A Stevenage man has published a book to coincide with the 100th anniversary of the outbreak of the First World War, which follows the lives of soldiers from England, France and Germany in the lead up to the Christmas truce.

Kier Home has spent the last two years researching and writing about the topic, with The Long, Long Trail the result of his efforts.

The novel follows the lives of Yorkshireman Jim Brown, Frenchman Remy Arceneaux and Stefan Ehrlichmann, who is forced to leave his home in England prior to the war and return to his native Germany.

It documents how the trio became involved in the war, leading up to the moment in December 1914 when their paths cross.

The 29-year-old, who works as a box office assistant at Stevenage’s Gordon Craig Theatre, said: “For as long as I can remember, I have been aware of the story of a temporary truce between the allies and the Germans on Christmas during the First World War. I was always touched by the concept that, for a short while, men stopped killing each other and enjoyed a day’s peace. I researched deeper into it and discovered that it extended beyond just enjoying peace over Christmas – men exchanged gifts, souvenirs and keepsakes to try and find some normality in their first Christmas away from home. Hated enemies buried their dead next to each other and held joint services as if they hadn’t been shooting at each other only days before.

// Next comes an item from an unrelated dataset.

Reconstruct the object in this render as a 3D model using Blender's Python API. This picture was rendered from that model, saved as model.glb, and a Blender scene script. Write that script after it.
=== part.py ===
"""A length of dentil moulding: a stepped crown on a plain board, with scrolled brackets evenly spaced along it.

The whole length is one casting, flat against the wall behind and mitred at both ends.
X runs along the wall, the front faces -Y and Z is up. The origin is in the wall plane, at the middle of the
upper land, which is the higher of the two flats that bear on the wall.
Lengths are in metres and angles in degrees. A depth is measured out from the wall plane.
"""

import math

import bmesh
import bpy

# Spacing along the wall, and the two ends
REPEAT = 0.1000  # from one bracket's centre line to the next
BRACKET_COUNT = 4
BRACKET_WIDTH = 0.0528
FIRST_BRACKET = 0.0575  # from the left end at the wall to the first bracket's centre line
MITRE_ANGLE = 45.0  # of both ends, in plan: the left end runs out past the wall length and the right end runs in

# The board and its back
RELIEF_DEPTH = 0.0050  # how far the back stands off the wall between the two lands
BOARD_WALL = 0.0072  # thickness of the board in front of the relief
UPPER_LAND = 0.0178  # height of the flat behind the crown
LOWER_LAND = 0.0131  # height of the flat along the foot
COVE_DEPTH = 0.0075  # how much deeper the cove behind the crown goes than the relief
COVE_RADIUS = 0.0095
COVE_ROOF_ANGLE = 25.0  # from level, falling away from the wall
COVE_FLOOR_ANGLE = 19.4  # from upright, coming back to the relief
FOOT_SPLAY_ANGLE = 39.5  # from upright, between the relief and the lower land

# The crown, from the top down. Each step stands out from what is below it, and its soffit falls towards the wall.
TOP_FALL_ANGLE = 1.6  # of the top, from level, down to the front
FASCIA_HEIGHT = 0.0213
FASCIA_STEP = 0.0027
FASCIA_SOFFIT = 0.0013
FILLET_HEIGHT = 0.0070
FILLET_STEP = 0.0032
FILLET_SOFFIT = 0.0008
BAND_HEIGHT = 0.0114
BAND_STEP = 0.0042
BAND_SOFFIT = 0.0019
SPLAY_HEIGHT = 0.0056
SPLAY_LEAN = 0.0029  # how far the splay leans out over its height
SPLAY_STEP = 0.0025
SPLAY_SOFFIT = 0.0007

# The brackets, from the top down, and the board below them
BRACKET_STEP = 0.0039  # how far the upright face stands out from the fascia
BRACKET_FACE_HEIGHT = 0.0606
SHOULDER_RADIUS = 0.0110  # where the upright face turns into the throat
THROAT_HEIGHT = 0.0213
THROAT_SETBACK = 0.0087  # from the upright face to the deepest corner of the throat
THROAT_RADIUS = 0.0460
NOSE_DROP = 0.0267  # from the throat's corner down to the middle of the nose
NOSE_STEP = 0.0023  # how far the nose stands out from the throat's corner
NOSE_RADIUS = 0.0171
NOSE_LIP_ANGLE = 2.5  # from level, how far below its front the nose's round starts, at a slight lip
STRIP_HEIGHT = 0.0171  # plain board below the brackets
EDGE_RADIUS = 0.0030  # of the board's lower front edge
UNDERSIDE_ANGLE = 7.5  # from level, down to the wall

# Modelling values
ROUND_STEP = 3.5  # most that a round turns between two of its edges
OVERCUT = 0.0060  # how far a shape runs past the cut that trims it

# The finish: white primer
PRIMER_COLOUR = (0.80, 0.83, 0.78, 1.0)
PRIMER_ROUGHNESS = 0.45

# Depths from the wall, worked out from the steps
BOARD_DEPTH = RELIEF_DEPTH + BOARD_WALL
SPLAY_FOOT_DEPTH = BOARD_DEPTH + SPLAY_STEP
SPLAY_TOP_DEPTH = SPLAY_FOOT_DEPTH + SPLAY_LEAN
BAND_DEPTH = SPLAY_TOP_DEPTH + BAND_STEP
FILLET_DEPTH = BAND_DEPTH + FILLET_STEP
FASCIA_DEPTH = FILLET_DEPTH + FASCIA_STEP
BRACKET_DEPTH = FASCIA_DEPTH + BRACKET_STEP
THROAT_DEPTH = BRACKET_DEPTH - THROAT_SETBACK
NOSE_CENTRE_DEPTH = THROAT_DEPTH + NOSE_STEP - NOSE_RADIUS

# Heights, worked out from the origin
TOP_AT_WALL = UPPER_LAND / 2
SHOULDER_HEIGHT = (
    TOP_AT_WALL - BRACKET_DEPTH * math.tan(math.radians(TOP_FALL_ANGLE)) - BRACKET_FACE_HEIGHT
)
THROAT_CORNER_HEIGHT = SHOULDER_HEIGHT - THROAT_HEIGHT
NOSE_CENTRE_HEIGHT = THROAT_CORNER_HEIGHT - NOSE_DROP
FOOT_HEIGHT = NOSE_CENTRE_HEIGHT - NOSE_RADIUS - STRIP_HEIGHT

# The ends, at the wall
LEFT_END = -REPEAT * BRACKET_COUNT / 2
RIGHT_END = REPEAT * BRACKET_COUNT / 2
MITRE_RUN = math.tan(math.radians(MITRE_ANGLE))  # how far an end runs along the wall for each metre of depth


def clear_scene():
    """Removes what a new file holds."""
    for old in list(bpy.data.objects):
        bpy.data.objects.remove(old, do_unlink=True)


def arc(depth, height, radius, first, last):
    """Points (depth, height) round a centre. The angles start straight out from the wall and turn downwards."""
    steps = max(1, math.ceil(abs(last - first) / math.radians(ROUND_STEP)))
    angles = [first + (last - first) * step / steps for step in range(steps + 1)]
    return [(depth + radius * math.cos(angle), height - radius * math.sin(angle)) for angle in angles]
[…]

“I know that in the book I’m being somewhat romantic about the Christmas truce. It didn’t happen all the way across the Western Front, and of course, it wouldn’t have been a completely relaxed affair. But the biggest point for me is that small pockets of men put that all aside long enough to interact and make an unbearable situation more pleasant for each other.

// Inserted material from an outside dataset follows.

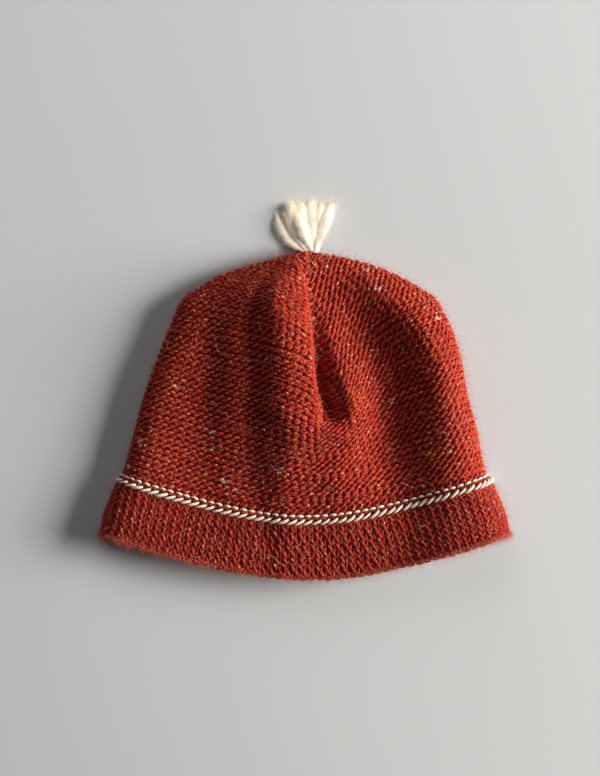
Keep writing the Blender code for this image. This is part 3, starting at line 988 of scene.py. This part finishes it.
# ------------------------------------------------------------- tassel
# columns: x, y at the neck, half way and at the tip; height of the middle line;
# radius at the neck, half way, at the tip; how flat it lies
LOCKS = (
    ((3.0, 68.0), (-2.2, 79.0), (-4.4, 90.0), 2.0, (2.0, 4.4, 2.6), 0.36),
    ((4.2, 68.0), (5.8, 80.0), (7.2, 90.5), 2.0, (2.0, 4.8, 3.2), 0.36),
    ((0.9, 68.0), (-9.2, 76.4), (-13.6, 87.4), 1.5, (1.5, 2.3, 0.45), 0.60),
    ((1.4, 68.0), (-5.2, 79.6), (-8.8, 89.4), 2.2, (1.6, 2.9, 1.00), 0.58),
    ((3.0, 68.0), (-4.2, 84.2), (-6.6, 92.8), 2.7, (1.9, 3.3, 1.60), 0.50),
    ((3.4, 68.0), (-0.6, 84.0), (-1.8, 93.0), 2.8, (1.9, 3.3, 1.70), 0.48),
    ((4.0, 68.0), (3.6, 83.6), (3.2, 94.0), 2.6, (1.8, 3.4, 1.70), 0.48),
    ((4.4, 68.0), (7.2, 83.8), (8.6, 92.2), 2.6, (1.7, 3.1, 1.30), 0.50),
    ((4.8, 68.0), (9.8, 83.0), (14.4, 93.0), 2.8, (1.9, 3.3, 0.45), 0.58),
    ((4.0, 68.0), (-0.4, 78.5), (-5.2, 89.5), 4.2, (1.8, 3.2, 1.20), 0.60),
    ((4.6, 68.0), (8.4, 79.4), (11.0, 88.6), 3.0, (1.7, 3.1, 1.20), 0.55),
    ((4.4, 68.0), (4.0, 79.0), (5.0, 89.5), 3.0, (1.7, 3.2, 1.60), 0.50),
)
NECK_Z = 3.6


def lock_path(lock, t):
    neck, half, tip, height, thick, flat = lock
    t = np.asarray(t, float)
    ends = np.array([neck, half, tip])
    ease = np.array([0.0, 0.52, 1.0])
    # a parabola through the three points
    a = (t - ease[1]) * (t - 1) / (ease[1])
    b = t * (t - 1) / (ease[1] * (ease[1] - 1))
    c = t * (t - ease[1]) / (1 - ease[1])
    x, y = (a * ends[0, k] + b * ends[1, k] + c * ends[2, k] for k in range(2))
    z = NECK_Z + (height - NECK_Z) * smooth(0, 0.5, t) - 0.8 * smooth(0.6, 1.0, t)
    stations = np.array([0, 0.18, 0.55, 0.85, 1.0])
    widths = np.array([thick[0], thick[0] * 1.05, thick[1], thick[2] + 0.55 * (thick[1] - thick[2]), thick[2] * 0.6])
    r = curve(stations, widths, t)
    path = np.stack([x, y, z], -1)
    path[:, 2] = np.maximum(path[:, 2], r * flat)
    return path, r


def hairs(name, base, aim, length, radius, curl, material, tint, segments=3, floor=0.04):
    """Single fibres as thin three-sided tubes, all in one mesh."""
    n = len(base)
    t = np.linspace(0, 1, segments + 1)[None, :, None]
    aim = unit(aim)
    a = unit(np.cross(aim, rng.normal(size=(n, 3))))
    b = np.cross(aim, a)
    long = np.broadcast_to(length, (n,))[:, None, None]
    bend = rng.normal(0, curl, (n, 1, 1))
    bend2 = rng.normal(0, curl, (n, 1, 1))
    turn = rng.uniform(2.0, 5.5, (n, 1, 1))
    path = (
        base[:, None, :]
        + aim[:, None, :] * long * t
        + a[:, None, :] * long * bend * t**2
        + b[:, None, :] * long * bend2 * (np.sin(turn * t) / turn)
    )
    thick = (np.broadcast_to(radius, (n,))[:, None, None]) * (1 - 0.55 * t)
    angle = 2 * np.pi * np.arange(3) / 3
    ring = path[:, :, None, :] + thick[:, :, None, :] * (
        np.cos(angle)[None, None, :, None] * a[:, None, None, :]
        + np.sin(angle)[None, None, :, None] * b[:, None, None, :]
    )
    ring[..., 2] = np.maximum(ring[..., 2], floor)
    m, s_, k = np.meshgrid(np.arange(n), np.arange(segments), np.arange(3), indexing="ij")
    at = m * (segments + 1) * 3
    q0, q1 = at + s_ * 3 + k, at + s_ * 3 + (k + 1) % 3
    q2, q3 = at + (s_ + 1) * 3 + (k + 1) % 3, at + (s_ + 1) * 3 + k
    quads = np.stack([q0, q1, q2, q3], -1).reshape(-1, 4)
    side = math.ceil(math.sqrt(n))
    cell = np.stack([(m % side) / side, (m // side) / side], -1).reshape(-1, 1, 2)
    local = np.stack(
        [
            np.stack([s_ / segments, k / 3], -1),
            np.stack([s_ / segments, (k + 1) / 3], -1),
            np.stack([(s_ + 1) / segments, (k + 1) / 3], -1),
            np.stack([(s_ + 1) / segments, k / 3], -1),
        ],
        -2,
    ).reshape(-1, 4, 2)
    return mesh_object(
        name,
        ring.reshape(-1, 3),
        quads,
        material,
        uv=cell + local * (0.96 / side),
        floats={"tint": np.repeat(tint, (segments + 1) * 3)},
    )


def tassel():
    body = Tubes(14)
    base, aim, length, tint = [], [], [], []
    for lock in LOCKS:
        t = np.linspace(0, 1, 22)
        path, r = lock_path(lock, t)
        up = np.broadcast_to(np.array([0.0, 0.0, 1.0]), path.shape)
        body.add(path, up, r, twist=0.22, start=rng.uniform(0, 400), oval=lock[5])
        # loose fibres lie along the lock and fray out at its tip
        count = 700
        place = rng.uniform(0.08, 1.0, count) ** 0.75
        p, rr = lock_path(lock, place)
        ahead, _ = lock_path(lock, np.minimum(place + 0.02, 1.02))
        run = unit(ahead - p)
        round_ = rng.uniform(0, 2 * np.pi, count)
        side = unit(np.cross(run, np.array([0.0, 0.0, 1.0])))
        top = np.cross(side, run)
        out = side * np.cos(round_)[:, None] + top * np.sin(round_)[:, None] * (lock[5] + 0.08)
        base.append(p + out * rr[:, None] * rng.uniform(0.75, 1.06, (count, 1)))
        aim.append(run + out * rng.uniform(-0.05, 0.45, (count, 1)) + rng.normal(0, 0.22, (count, 3)))
        length.append(rng.uniform(1.6, 4.0, count) * (0.55 + 0.6 * (1 - place)) + 0.6)
        tint.append(rng.uniform(0, 1, count))
    piece(body.make("tassel_locks", TUFT), "cream_yarn", "tassel")
    base, aim = np.concatenate(base), np.concatenate(aim)
    base[:, 2] = np.maximum(base[:, 2], 0.1)
    fibres = hairs(
        "tassel_fibres", base, aim, np.concatenate(length), 0.075, 0.50, CREAM_HAIR_SHADED, np.concatenate(tint)
    )
    piece(fibres, "cream_yarn")
    # the fibres cast no shadow; their darker cream stands in for it as painted shade
    fibres.visible_shadow = False


tassel()


# ------------------------------------------------------------- loose fibres
def fuzz_from(rows, count, reach, upper_only, face_out=1.0):
    """Points on the outside of the knit, and a way out for each fibre."""
    here, normal, up, along, pitch, lengths, marks, upper = rows
    ends = np.array([ring[upper - 1] if upper_only else ring[-1] for ring in lengths])
    j = rng.choice(len(here), count, p=ends / ends.sum())
    total = ends[j]
    place = rng.uniform(0, 1, count) * total
    base, n, t, b = [], [], [], []
    for k in range(len(here)):
        pick = np.flatnonzero(j == k)
        if not len(pick):
            continue
        for store, values in ((base, here), (n, normal), (t, along), (b, up)):
            closed = np.concatenate([values[k], values[k][:1]])
            found = np.stack([np.interp(place[pick], lengths[k], closed[:, c]) for c in range(3)], -1)
            store.append(found)
    base, n, t, b = (np.concatenate(a) for a in (base, n, t, b))
    base = base + b * rng.uniform(-1.6, 1.6, (count, 1)) - n * rng.uniform(0.15, 1.1, (count, 1))
    aim = n * rng.uniform(0.1, 0.9, (count, 1)) + t * rng.normal(0, 0.8, (count, 1)) + b * rng.normal(0, 0.6, (count, 1))
    base[:, 2] = np.maximum(base[:, 2], 0.15)
    return base, aim


def fuzz():
    groups = []
    for rows, count in ((crown_rows, 5200), (brim_rows, 1500)):
        base, aim = fuzz_from(rows, count, 1.0, True)
        groups.append((base, aim))
    base, aim = (np.concatenate(a) for a in zip(*groups))
    n = len(base)
    length = np.minimum(0.9 + rng.exponential(0.95, n), 4.5)
    tint = np.where(rng.uniform(0, 1, n) < 0.55, rng.uniform(0.1, 0.6, n), rng.uniform(0.55, 1.0, n))
    piece(hairs("fuzz_upper", base, aim, length, 0.040, 0.45, HAIR, tint, segments=2), "rust_knit")
    base, aim = fuzz_from(crown_rows, 1500, 1.0, False)
    more, aim2 = fuzz_from(brim_rows, 500, 1.0, False)
    base, aim = np.concatenate([base, more]), np.concatenate([aim, aim2])
    n = len(base)
    piece(
        hairs("fuzz_all_round", base, aim, np.minimum(0.9 + rng.exponential(0.9, n), 4.0), 0.040, 0.45, HAIR, rng.uniform(0.1, 0.9, n), segments=2),
        "rust_knit",
    )


def edge_fuzz():
    """A halo of short fibres all along the outline, and a few long ones."""
    base, aim, length, tint = [], [], [], []
    for rows, per_row in ((crown_rows, 52), (brim_rows, 64)):
        here, normal = rows[0], rows[1]
        upper = rows[7]
        for k in range(len(here)):
            for end, out in ((0, -1.0), (upper - 1, 1.0)):
                spot = here[k, end]
                if abs(spot[0] - 3.2) < 9.0:
                    continue
                m = per_row // 2
                p = spot + rng.normal(0, 0.9, (m, 3)) + np.array([-out * 0.8, 0, 0.6])
                a = np.array([out, 0, 0.15]) + rng.normal(0, 0.55, (m, 3))
                base.append(p)
                aim.append(a + normal[k, end] * 0.8)
                length.append(np.minimum(0.8 + rng.exponential(0.8, m), 4.0))
                tint.append(rng.uniform(0.1, 0.85, m))
    hem = brim_rows[0][0]
    way = np.array([0.0, -1.0, 0.0])
    m = len(hem) * 13
    base.append(hem[rng.integers(0, len(hem), m)] + way * 1.6 + rng.normal(0, 0.7, (m, 3)))
    aim.append(way + rng.normal(0, 0.75, (m, 3)))
    length.append(np.minimum(1.2 + rng.exponential(1.2, m), 5.5))
    tint.append(rng.uniform(0.25, 0.92, m))
    base, aim, length = np.concatenate(base), np.concatenate(aim), np.concatenate(length)
    base[:, 2] = np.maximum(base[:, 2], 0.15)
    piece(hairs("fuzz_outline", base, aim, length, 0.043, 0.5, HAIR, np.concatenate(tint), segments=2), "rust_knit")


def strays():
    """Long curly pale fibres, one by one, over the upper layer and past the outline."""
    base, aim = fuzz_from(crown_rows, 360, 1.0, True)
    more, aim2 = fuzz_from(brim_rows, 90, 1.0, True)
    base, aim = np.concatenate([base, more]), np.concatenate([aim, aim2])
    tubes = Tubes(3)
    steps = 13
    t = np.linspace(0, 1, steps)
    for k in range(len(base)):
        run = unit(aim[k] * np.array([1.0, 1.0, 0.35]))
        side = unit(np.cross(run, rng.normal(size=3)))
        size = min(2.6 + rng.exponential(2.4), 11.0)
        loops = rng.uniform(1.5, 5.5)
        swing = rng.uniform(0.10, 0.30) * size
        lift = np.cross(run, side)
        path = (
            base[k]
            + run * (size * t)[:, None]
            + side * (swing * np.sin(loops * t + rng.uniform(0, 1)))[:, None]
            + lift * (0.5 * swing * (1 - np.cos(loops * t)))[:, None]
        )
        # they lie on the knit
        ground = upper_surface(path[:, 0], path[:, 1])[:, 2]
        path[:, 2] = np.maximum(np.minimum(path[:, 2], ground + 1.3), np.where(ground > 5, ground - 0.35, 0.1))
        tubes.add(path, np.broadcast_to(np.array([0.0, 0.1, 1.0]), path.shape), 0.075 * (1 - 0.5 * t), tint=rng.uniform(0.6, 1.0))
    # the thread end that lies over the crown under the tassel
    thread = np.array(((-0.8, 72.0, 3.0), (0.2, 69.5, 8.0), (1.3, 67.0, 11.5), (2.6, 64.5, 14.0), (3.9, 62.6, 15.2), (4.6, 61.4, 15.3)))
    k = np.linspace(0, 1, len(thread))
    fine = np.linspace(0, 1, 16)
    path = np.stack([curve(k, thread[:, c], fine) for c in range(3)], -1)
    path[:, 2] = np.maximum(path[:, 2], upper_surface(path[:, 0], path[:, 1])[:, 2] + 0.3)
    tubes.add(path, np.broadcast_to(np.array([1.0, 0.1, 0.2]), path.shape), 0.15, tint=0.95)
    piece(tubes.make("stray_fibres", HAIR), "rust_knit")


fuzz()
edge_fuzz()
strays()


# ------------------------------------------------------------- stage, camera, light
def floor_material():
    mat = bpy.data.materials.new("pale_floor")
    mat.use_nodes = True
    tree = mat.node_tree
    shader = tree.nodes["Principled BSDF"]
    shader.inputs["Roughness"].default_value = 0.75
    shader.inputs["Specular IOR Level"].default_value = 0.15
    place = tree.nodes.new("ShaderNodeTexCoord")
    soft = noise(tree, place.outputs["Object"], 3.0, 2.0, 0.5)
    tree.links.new(ramp(tree, soft, ((0.3, (0.525, 0.528, 0.524)), (0.7, (0.550, 0.553, 0.549)))), shader.inputs["Base Color"])
    return mat


def stage():
    size = 9000.0
    pts = [(-size, -size, -0.02), (size, -size, -0.02), (size, size, -0.02), (-size, size, -0.02)]
    floor = mesh_object("floor", pts, [(0, 1, 2, 3)], floor_material())

    cam = bpy.data.cameras.new("camera")
    cam.lens = 85.0
    cam.sensor_width = 36.0
    cam.clip_start, cam.clip_end = 0.05, 10.0
    eye = bpy.data.objects.new("camera", cam)
    eye.location = (-0.0022, 0.0015, 0.9065)
    bpy.context.scene.collection.objects.link(eye)
    bpy.context.scene.camera = eye

    def area(name, place, target, size_x, size_y, watts, colour):
        lamp = bpy.data.lights.new(name, "AREA")
        lamp.shape = "RECTANGLE"
        lamp.size, lamp.size_y = size_x, size_y
        lamp.energy = watts
        lamp.color = colour
        obj = bpy.data.objects.new(name, lamp)
        obj.location = place
        aim = Vector(target) - Vector(place)
        obj.rotation_mode = "QUATERNION"
        obj.rotation_quaternion = aim.to_track_quat("-Z", "Y")
        bpy.context.scene.collection.objects.link(obj)

    area("window", (1.98, 0.06, 0.78), (0.0, 0.0, 0.0), 1.15, 0.85, 118.0, (1.0, 0.985, 0.96))
    area("bounce", (-0.28, 0.95, 0.58), (-0.05, 0.15, 0.0), 1.1, 0.7, 4.2, (0.97, 0.98, 1.0))
    world = bpy.data.worlds.new("world")
    bpy.context.scene.world = world
    world.use_nodes = True
    back = world.node_tree.nodes["Background"]
    back.inputs["Color"].default_value = (0.92, 0.95, 1.0, 1.0)
    back.inputs["Strength"].default_value = 0.040
    view = bpy.context.scene.view_settings
    view.view_transform = "Standard"
    view.look = "None"
    view.exposure = 0.0


stage()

“It was that aspect of men looking beyond their orders and their understanding of being enemies and coming to respect each other as fellow men that I wanted to explore.

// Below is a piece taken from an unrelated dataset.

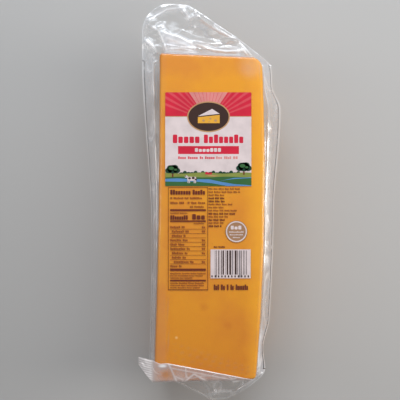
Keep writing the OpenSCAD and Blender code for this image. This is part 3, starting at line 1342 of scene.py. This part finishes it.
@dataclass
class SealFlap:
    """The foot's heat seal, folded up over the edge: milky layers, a crisp fold and a free pointed tip.

    The free edge dips near the -X side: how far in, how wide to each side and how deep. Pleats are lines
    across the flap, and the gleam and the clear place are middles and half sizes, all in mm.
    """

    form: LoafForm
    cover: Pair = (18.5 * MM, 2 * MM)
    tip_reach: float = 13 * MM
    tip_width: float = 6.5 * MM
    tip_drop: float = 5 * MM
    thickness: float = 0.7 * MM
    dip: Trio = (5.5 * MM, 6 * MM, 1.6 * MM)
    pleats: tuple[tuple[Pair, Pair], ...] = (
        ((-33, -123.5), (-26, -139)),
        ((-19.5, -138.6), (-11.6, -132.2)),
        ((-11.6, -132.2), (-0.5, -138.6)),
    )
    gleam: tuple[float, float, float, float] = (-38, -125.4, 3.4, 1.3)
    clear_place: tuple[float, float, float, float] = (-35.5, -132.5, 7, 5.5)
    columns: int = 120
    rows: int = 30
    name: str = "seal_flap"

    def build(self) -> bpy.types.Object:
        """Models the flap.

        Returns:
            One closed object, at the origin.
        """
        return sealed_sheets(self.name, self.columns, self.rows, self.point)

    def point(self, column: int, row: int, up: int) -> FilmPoint:
        """Finds one point of a sheet.

        Args:
            column: Column of the sheet.
            row: Row of the sheet.
            up: 1 for the upper sheet and -1 for the lower.

        Returns:
            Its place, haze and crease.
        """
        form = self.form
        gap = form.film_gap + 0.1 * MM
        left, right = form.left(form.foot_y), form.right(form.foot_y)
        x = mix(left - self.tip_reach, right - form.corner_round, column / self.columns)
        past = max(left - x, 0) / self.tip_reach
        face = form.foot_face(x) - gap
        dip_place, dip_width, dip_depth = self.dip
        dip = dip_depth * clamp(1 - abs(x - left - dip_place) / dip_width)
        near = form.foot_y + mix(*self.cover, (x - left) / (right - left)) - dip
        far = mix(face + 0.3 * MM, near - self.tip_width, past)
        share = (row / self.rows) ** 1.2
        y = mix(far, near, share)
        place = Vector((x, y, 0))
        rounded = inset(y - face, form.edge_round + gap) * (1 - ease(3 * past))
        wave = 0.3 * MM * Wrinkle.FLAP_WAVES.at(place) + 0.6 * MM * past * Wrinkle.TIP_WAVES.at(place)
        haze, crease, lift = self.look(place, near, past, share)
        inside = 0 < column < self.columns and 0 < row < self.rows
        middle = form.box[1].z + gap + self.thickness / 2 - rounded - self.tip_drop * past * past
        place.z = middle + wave + lift + (up * self.thickness / 2 if inside else 0)
        return place, haze, crease

    def look(self, place: Vector, near: float, past: float, share: float) -> Trio:
        """Works out haze, crease and lift of a point.

        Args:
            place: Where the point is.
            near: Y of the flap's free edge there.
            past: How far past the loaf's side, from 0 to 1 at the tip.
            share: 0 at the loaf's foot edge and 1 at the free edge.

        Returns:
            The haze, the crease and the lift.
        """
        x, y, back = place.x / MM, place.y / MM, (near - place.y) / MM
        on_loaf = 1 - ease(5 * past)
        edge = clamp(1.1 - back / 0.9) * (0.35 + 0.65 * ease((x + 36) / 4))
        second = 0.4 * clamp(1 - abs(back - 3.5) / 0.8) * ease((x + 34) / 5)
        pleat = max(0.45 * clamp(1.1 - to_line(x, y, *ends)[0] / 1.1) for ends in self.pleats)
        gleam = clamp(1.3 - self.apart(x, y, *self.gleam))
        layers = (0.3 + 0.6 * abs(math.sin(back * 1.7))) * (1 - on_loaf)
        veins = 0.4 * clamp(1 - 8 * Wrinkle.FLAP_VEINS.at(place))
        clear = clamp(1.25 - self.apart(x, y, *self.clear_place)) * on_loaf
        peak = 0.5 * clamp((y + 139) / -1.5 + 4 - 0.9 * abs(x + 10.5) / 2) * (y < -132.5)
        cloud = mix(1.05, 1.0, share) * (0.8 + 0.35 * Wrinkle.FLAP_CLOUDS.at(place))
        haze = cloud * (1 - 0.8 * clear) * (1 - peak)
        crease = max(edge, second, pleat, gleam, layers * 0.8, veins * (1 - clear))
        return haze, clamp(crease), 0.35 * MM * max(second, pleat)

    @staticmethod
    def apart(x: float, y: float, middle_x: float, middle_y: float, across: float, down: float) -> float:
        """Distance to the middle of an oval, where 1 is on its outline."""
        return math.hypot((x - middle_x) / across, (y - middle_y) / down)

    def dress(self, flap: bpy.types.Object) -> None:
        """Gives the flap its milky finish."""
        milky = FilmFinish(tint=(0.80, 0.69, 0.67), least=0.08, cloud=0.30, crease=0.7, roughness=0.2)
        ride(flap, milky.material("milky_seal"))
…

“In all my searches, I found a few attempts to make the Christmas truce better known. With this lack of coverage for the truce in the public eye, I decided the best way for me to tell the tale was to sit down and write it for myself.”

Following conversations with publishers earlier this year, Kier made a decision to self-publish The Long, Long Trail so it could go on sale on August 4 – exactly 100 years after Britain entered the First World War.

The book, priced at £10.99 for paperback and £4.99 for Kindle, is available via www.amazon.co.uk.